Man schrieb Juni 1942. Fast ein Jahr war seit Beginn des Krieges vergangen. Wir lebten in Woronesh. Und obwohl seit über einem Jahr erbittert gekämpft wurde, war die Stadt weitgehend von den Luftangriffen verschont geblieben.
Wir lebten im Stadtzentrum, in der Straße des 11. Mai, die heute Teatralnaja heißt. Gegenüber von unserem Haus befand sich eine Musterungsbehörde, dahinter der so genannte Pioniergarten. Dieser Park war der Lieblingsort aller Kinder, denn dort organisierte man regelmäßig Aktivitäten für sie. Man konnte sich dort ein Fahrrad, Dreirad, Kettcar, eine Puppe, ein Schachoder Damespiel ausleihen. Kurz gesagt, die Kinder fanden dort immer eine Beschäftigung.

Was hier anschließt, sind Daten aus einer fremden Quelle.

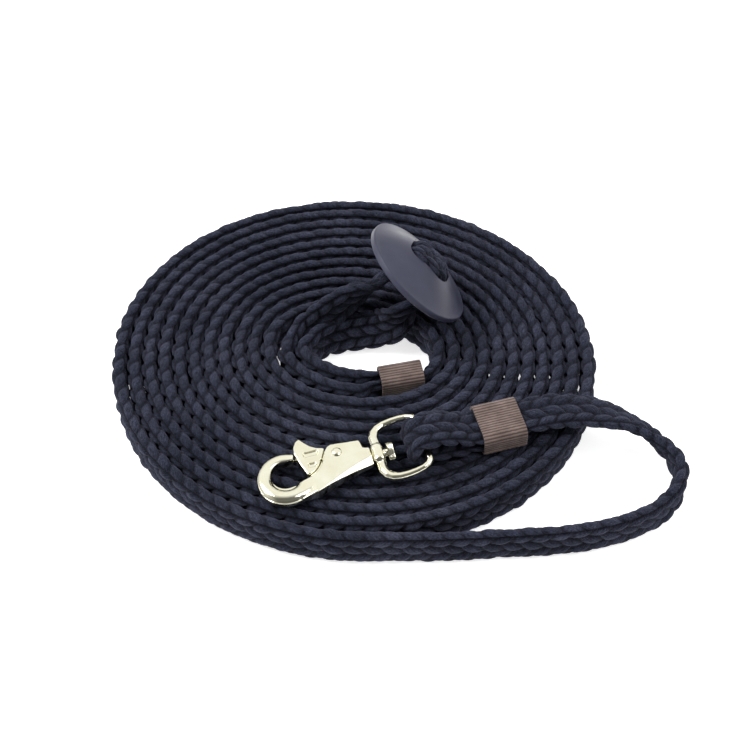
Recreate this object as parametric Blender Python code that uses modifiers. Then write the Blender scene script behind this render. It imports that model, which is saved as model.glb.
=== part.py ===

Für Samstag, den 13. Juni 1942, war im Pioniergarten eine groß angelegte Veranstaltung geplant – die feierliche Aufnahme der Erstklässler in die Pionierorganisation. Aus diesem Anlass sollte ein Konzert stattfinden, bei dem Schülergruppen verschiedener Schulen auftreten sollten, ebenso wie die beliebten Schauspieler aus dem Zirkus und dem Puppentheater. Das Wetter kam wie bestellt: es war ein schöner Sommertag. Die Kinder trugen weiße Hemden und dunkle Hosen und waren hübsch anzusehen. Alle erfreuten sich der Feier, nichts ließ etwas Schlimmes erahnen. Es war es ein wunderschöner Anblick.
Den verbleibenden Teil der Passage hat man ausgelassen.